Anyway, I'm not really trying to influence mmo in either direction, Im just pointing out its merits.
^^ This ...
I made a few replies in a thread and I admit I was a bit "harsh", but not nearly as harsh as I could have been. Did I get a warning? No ... I got a two week ban right off the bat. I appealed and but it did no good. That tends to happen to mods that are overworked / not well trained. They tend to give bans where warnings would suffice ... or warnings where bans were warranted.
In my case, fairly new user, not many posts, arguing with one idiot that had his head up his excrement orifice, posting useful information but in a fairly harsh manner ... in my case it was pretty clear a commuting the ban to a warning, or lessening the duration would have done the job.
Didn't happen, and as such the only real way to deal with that is to just not visit / participate in the discussions.

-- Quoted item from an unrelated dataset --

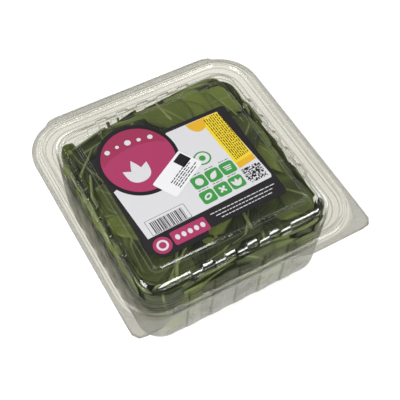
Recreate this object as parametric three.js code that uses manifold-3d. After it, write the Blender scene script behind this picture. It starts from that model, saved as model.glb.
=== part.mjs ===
// A clear hinged pack of spinach leaves: a deep tray and a low lid, formed from one sheet of clear film
// and joined along the back edge, with a heap of leaves inside and a label and a sticker on the lid.
// Millimetres, +Z up. The origin is under the middle of the pack, on the surface that it stands on.
// The front, with its two lifting tabs, faces -Y.
import * as THREE from "three";
import { mergeVertices } from "three/addons/utils/BufferGeometryUtils.js";
import Module from "manifold-3d";

// Film and edges
const film = 0.6;
const packWidth = 185;
const flangeTray = 66.1;
const flangeLid = 67.1;
const cornerSteps = 7;

// Outline of both flanges
const edge = 91.2;
const tabReach = 3.6;
const tabCorner = 6.5;
const tabCurve = 14.5;
const leftTabEnd = -76;
const rightTabEnd = 43;
const backCorner = 32;
const hingeHalf = 67.5;
const hingeReach = 94.8;

// Upright ribs pressed into the walls, in the middle of each side
const domeRibs = { count: 5, pitch: 17.2, width: 8.6, depth: 1.8, flank: 1.5 };
const trayRibs = { count: 5, pitch: 19.5, width: 9.8, depth: 1.6, flank: 1.5 };

// Rings of the film's middle surface, from the centre out
const trayRings = [
  { x: 68.5, front: -71, back: 71, corner: 13, z: film / 2 },
  { x: 72.8, front: -75.3, back: 75.3, corner: 17.5, z: 3, ribs: trayRibs },
  { x: 75.4, front: -77.9, back: 77.9, corner: 20, z: 63, ribs: trayRibs },
  { x: 78.2, front: -80.7, back: 80.7, corner: 21.5, z: 65.2 },
  { x: 83, front: -84, back: 84, corner: 23, z: 65.6 },
  { x: 84.8, front: -85.6, back: 85.6, corner: 24.6, z: 68 },
  { x: 85.7, front: -86.5, back: 86.5, corner: 25.5, z: 68 },
  { x: 87.6, front: -88.4, back: 88.4, corner: 27.4, z: flangeTray },
  { x: packWidth / 2, z: flangeTray, outline: flangeOutline },
];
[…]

Don't know why I am even posting this as I used to run a fairly large mod team and I understand far to well what happens when "the community" starts to be viewed as "problems" to be dealt with in droves instead of individual people.
I am a very legalistic person and probably one of the more black and white of the new mods. By and large, the new mods are much nicer, from what I've seen in the ban appeals.
However, most of the appeals I've seen go through won on the strength of the argument that either the infraction was improperly given for something out of context or that an infraction better fit a lesser category. Not too many people have won an appeal because they were "bad" or "new" and wont do it again.